**Set task**.
Write out the whole listing word for word.

**Information supplied**.
━━━━━━━━━━━━━━━━━━━━

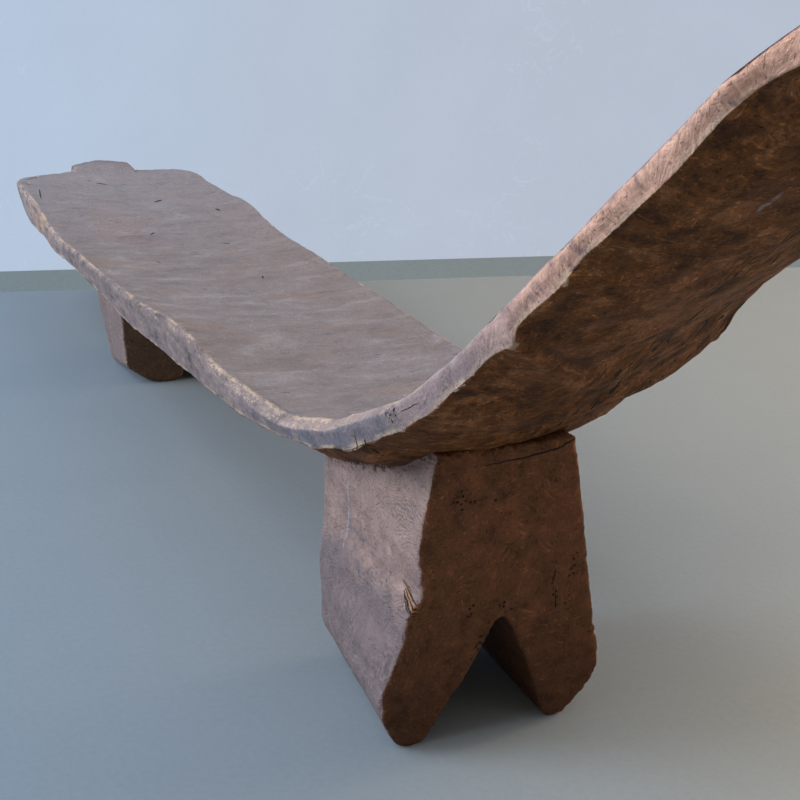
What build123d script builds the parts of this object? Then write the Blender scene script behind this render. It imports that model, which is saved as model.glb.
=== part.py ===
"""Carved log daybed: one long sleeping slab that bends up into a headrest, on two notched legs.

X runs along the bed, from the foot end to the raised head end; Z is up and the soles stand on
Z = 0.  The origin lies under the middle of the overall box.  Left and right are those of a person
who lies on the bed, so left is the -Y side.
All lengths are in millimetres and all angles in degrees.
"""

import os
from math import cos, hypot, radians, sin, tan

from build123d import *

# ---- overall --------------------------------------------------------------------------------
bed_length = 2220.0          # foot lug tip to headrest tip, along X
head_reach = 495.0           # head leg's front face to headrest tip, along X
leg_spacing = 1031.0         # head leg's front face to foot leg's front face
seam_offset = 20.0           # slab and headrest meet this far in front of the head leg

# ---- sleeping slab and headrest -------------------------------------------------------------
seat_height = 201.0          # upper edge of the level part
foot_rise = 24.0             # the slab sweeps up this much from the foot leg to the foot end
headrest_angle = 38.0        # slope of the headrest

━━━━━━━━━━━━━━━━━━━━

**The reply**.
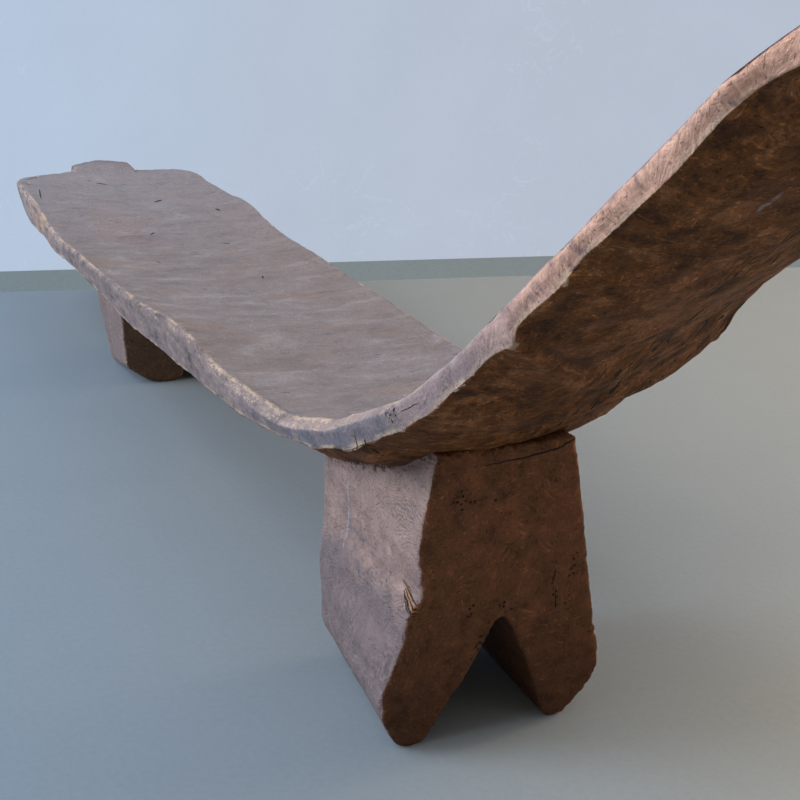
What build123d script builds the parts of this object? Then write the Blender scene script behind this render. It imports that model, which is saved as model.glb.
=== part.py ===
"""Carved log daybed: one long sleeping slab that bends up into a headrest, on two notched legs.

X runs along the bed, from the foot end to the raised head end; Z is up and the soles stand on
Z = 0.  The origin lies under the middle of the overall box.  Left and right are those of a person
who lies on the bed, so left is the -Y side.
All lengths are in millimetres and all angles in degrees.
"""

import os
from math import cos, hypot, radians, sin, tan

from build123d import *

# ---- overall --------------------------------------------------------------------------------
bed_length = 2220.0          # foot lug tip to headrest tip, along X
head_reach = 495.0           # head leg's front face to headrest tip, along X
leg_spacing = 1031.0         # head leg's front face to foot leg's front face
seam_offset = 20.0           # slab and headrest meet this far in front of the head leg

# ---- sleeping slab and headrest -------------------------------------------------------------
seat_height = 201.0          # upper edge of the level part
foot_rise = 24.0             # the slab sweeps up this much from the foot leg to the foot end
headrest_angle = 38.0        # slope of the headrest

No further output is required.